Why Is Gold Going Up?

The price of gold reached record levels when it reached a trading price of $1,943.93 per ounce—the highest price since September 2011—with the spot gold price rising 2.2 percent on Monday morning. But why is the price of gold going up?

The coronavirus pandemic has resulted in global uncertainty, with rising political tensions between the U.S. and China exacerbating investors' concerns.

Economies are struggling to reopen after lockdown and there is a threat of a large global recession. In the U.S., amid the pandemic and stay-at-home orders, businesses closed and employees were furloughed, so the U.S. government borrowed money to support its economy.

The U.S. dollar has fallen to its lowest level in years, increasing concerns about the U.S. economy. Investors are increasingly worried about the purchasing power of the U.S. dollar.

Gold tends to move inversely with the U.S. dollar, so a weaker dollar means an increase in the value of gold. Therefore, gold is seen by some as a safer investment than other assets in uncertain times.

Gold bar
British salvage diver Keith Jessop (1933 - 2010) of Jessop Marine, holding the first gold bar recovered from the British cruiser 'HMS Edinburgh', circa 1981. The price of gold increased on July 27, 2020, to the highest price since September 2011. Keystone/Getty

As CNBC Asia Markets Editor Weizhen Tan wrote: "There is an inverse relationship between gold prices and real yields. Real yield is an investment return that has been adjusted for inflation.

"When real yields go down, gold prices will go up, and vice versa. In such a scenario, the opportunity cost of holding gold, a non-yielding asset, is lower as investors are not foregoing interest that would be otherwise earned in yielding assets."

As the dollar drops in value, the price of gold tends to increase. With investors nervous about the future of the economy and the power of the U.S. dollar, experts predict that the value of gold will increase further. Some analysts believe that the price of gold will even reach $2,000.

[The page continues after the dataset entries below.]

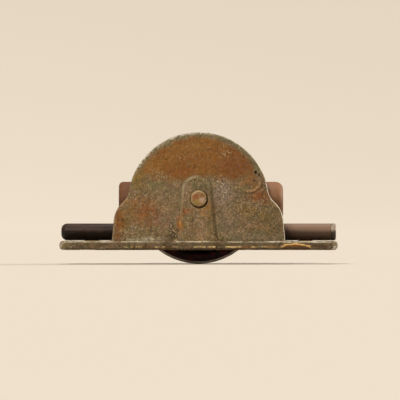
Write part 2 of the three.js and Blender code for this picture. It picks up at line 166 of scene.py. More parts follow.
class Graph:
    """A material's node tree, with short calls for the nodes that these materials share.

    Values are sockets or numbers, and shades are 0-255 display values. A socket that holds a length
    is in metres. The lengths given to noise, wobble, spots, fade, near and bump are in mm.
    """

    def __init__(self, name):
        self.material = bpy.data.materials.new(name)
        self.material.use_nodes = True
        self.tree = self.material.node_tree
        self.shader = self.tree.nodes["Principled BSDF"]
        self.place = self.tree.nodes.new("ShaderNodeTexCoord").outputs["Object"]
        self.x, self.y, self.z = self.split(self.place)

    def put(self, socket, value):
        """Links a socket or sets its value. None leaves it as it is."""
        if isinstance(value, bpy.types.NodeSocket):
            self.tree.links.new(value, socket)
        elif value is not None:
            socket.default_value = value

    def math(self, operation, first, second=0.0, clamp=False):
        node = self.tree.nodes.new("ShaderNodeMath")
        node.operation = operation
        node.use_clamp = clamp
        for socket, value in zip(node.inputs, (first, second)):
            self.put(socket, value)
        return node.outputs[0]

    def plus(self, first, second):
        return self.math("ADD", first, second)

    def minus(self, first, second):
        return self.math("SUBTRACT", first, second)

    def times(self, product, *others):
        for other in others:
            product = self.math("MULTIPLY", product, other)
        return product

    def largest(self, value, *others):
        for other in others:
            value = self.math("MAXIMUM", value, other)
        return value

    def distance(self, first, second):
        return self.math("ABSOLUTE", self.minus(first, second))

    def vector(self, operation, first, second=None, scale=None):
        node = self.tree.nodes.new("ShaderNodeVectorMath")
        node.operation = operation
        for socket, value in zip(node.inputs, (first, second, None, scale)):
            self.put(socket, value)
        return node.outputs["Value"] if operation == "LENGTH" else node.outputs[0]

    def scaled(self, colour, amount):
        return self.vector("SCALE", colour, scale=amount)

    def from_axis(self, centre, place=None):
        """Distance from a line along Y through the centre."""
        offset = self.vector("SUBTRACT", place or self.place, tuple(centre))
        return self.vector("LENGTH", self.vector("MULTIPLY", offset, (1, 0, 1)))

    def noise(self, feature, detail=3.0, roughness=0.6, shift=None, stretch=None, output=0):
        """Noise from 0 to 1 whose lumps are about `feature` across. Output 1 is a vector of it."""
        place = self.vector("ADD", self.place, shift) if shift else self.place
        place = self.vector("MULTIPLY", place, stretch) if stretch else place
        node = self.tree.nodes.new("ShaderNodeTexNoise")
        self.put(node.inputs["Vector"], place)
        node.inputs["Scale"].default_value = 1 / (feature * MM)
        node.inputs["Detail"].default_value = detail
        node.inputs["Roughness"].default_value = roughness
        return node.outputs[output]

    def wobble(self, feature, width, detail=3.0, roughness=0.6):
        """Noise about 0, from -width / 2 to width / 2."""
        return self.times(self.minus(self.noise(feature, detail, roughness), 0.5), width * MM)

    def spots(self, spacing, size, share, shift):
        """Round spots `spacing` apart at most. Size and share are from 0 to 1."""
        node = self.tree.nodes.new("ShaderNodeTexVoronoi")
        self.put(node.inputs["Vector"], self.vector("ADD", self.place, shift))
        node.inputs["Scale"].default_value = 1 / (spacing * MM)
        chance = self.split(node.outputs["Color"])[0]
        chosen = self.range(chance, 1 - share, 1 - share + 0.04)
        return self.times(self.range(node.outputs["Distance"], size, 0.5 * size), chosen)

    def range(self, value, low, high, to_low=0.0, to_high=1.0):
        """A smooth step from to_low, where the value is low, to to_high, where it is high."""
        node = self.tree.nodes.new("ShaderNodeMapRange")
        node.interpolation_type = "SMOOTHSTEP"
        for socket, amount in zip(node.inputs, (value, low, high, to_low, to_high)):
            self.put(socket, amount)
        return node.outputs["Result"]

    def fade(self, value, low, high, to_low=0.0, to_high=1.0):
        """A smooth step over a length, from `low` mm to `high` mm."""
        return self.range(value, low * MM, high * MM, to_low, to_high)

    def near(self, value, centre, outer, inner):
        """1 where the length is within `inner` of the centre, and 0 where it is beyond `outer`."""
        return self.fade(self.distance(value, centre * MM), outer, inner)

    def mix(self, factor, first, second):
        node = self.tree.nodes.new("ShaderNodeMix")
        node.data_type = "RGBA"
        self.put(node.inputs["Factor"], factor)
        colours = [socket for socket in node.inputs if socket.type == "RGBA"]
        self.put(colours[0], first)
        self.put(colours[1], second)
        return [socket for socket in node.outputs if socket.type == "RGBA"][0]

    def between(self, factor, first_shade, second_shade):
        return self.mix(factor, linear(*first_shade), linear(*second_shade))

    def coat(self, colour, mask, shade, strength=1.0):
        """The colour, turned to the shade where the mask is 1."""
        return self.mix(self.times(mask, strength), colour, linear(*shade))

    def split(self, vector):
        node = self.tree.nodes.new("ShaderNodeSeparateXYZ")
        self.put(node.inputs[0], vector)
        return node.outputs[:3]

    def bump(self, height, distance, strength, below=None):
        node = self.tree.nodes.new("ShaderNodeBump")
        self.put(node.inputs["Height"], height)
        node.inputs["Distance"].default_value = distance * MM
        node.inputs["Strength"].default_value = strength
        self.put(node.inputs["Normal"], below)
        return node.outputs["Normal"]

    def surface(self, output):
        return self.tree.nodes.new("ShaderNodeNewGeometry").outputs[output]

    def finish(self, colour, roughness, metallic, normal=None, specular=0.5):
        for name, value in (("Base Color", colour), ("Roughness", roughness), ("Metallic", metallic),
                            ("Normal", normal), ("Specular IOR Level", specular)):
            self.put(self.shader.inputs[name], value)
        return self.material


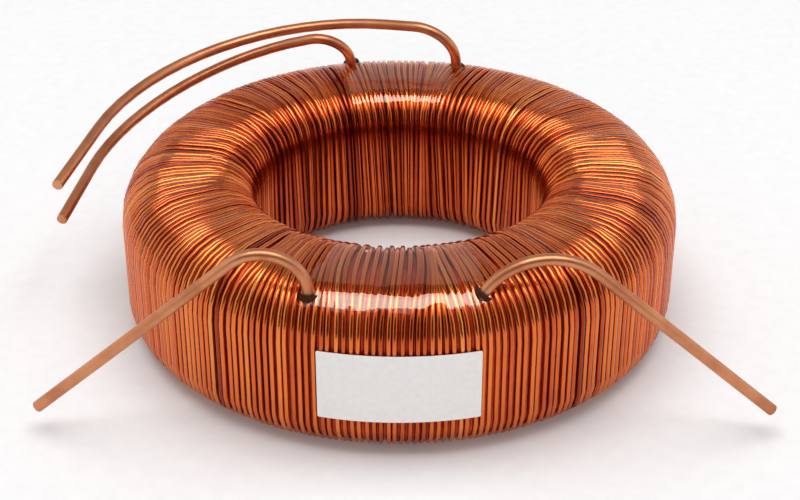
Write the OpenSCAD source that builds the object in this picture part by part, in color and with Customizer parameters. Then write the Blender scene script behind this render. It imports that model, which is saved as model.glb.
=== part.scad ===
// Toroidal transformer: a tape-wound steel ring core in two insulating covers, a primary and
// a secondary winding wound around the ring, four stiff copper leads and a bare label.
// Millimetres. The ring's axis is Z, the base rests on z = 0 and the label faces -Y.

/* [Ring] */
// Outer diameter over the winding
ring_od = 150; // [100:1:200]
// Diameter of the free bore through the winding
bore_d = 76.8; // [60:0.2:100]
// Height of the wound ring
ring_height = 44.3; // [38:0.1:70]
// Rounding of the outer edge at the top
top_outer_r = 15; // [12:0.5:18]
// Rounding of the inner edge at the top
top_inner_r = 13; // [11:0.5:15]
// Rounding of both edges at the base
base_r = 8; // [7:0.5:12]

/* [Secondary winding] */
// Turns counted around the ring
turns = 260; // [200:2:270]
// Depth of the groove between two neighbouring turns
groove = 0.8; // [0.4:0.1:1]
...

Mark Haefele, the chief investment officer at UBS Global Wealth Management, told The Guardian: "In our view the primary drivers of the gold price are its negative correlation to real interest rates and the dollar.

"We think these factors, in combination with limited supply growth as miners continue to restrain capital spending, will drive gold prices higher."

Joshua Rotbart, managing partner at precious metals dealer J. Rotbart & Co., also predicted that gold prices will reach beyond $2,000 by the end of the year. He told CNBC: "Investors are nervous, they are afraid, there's a fear factor and they are rushing to gold."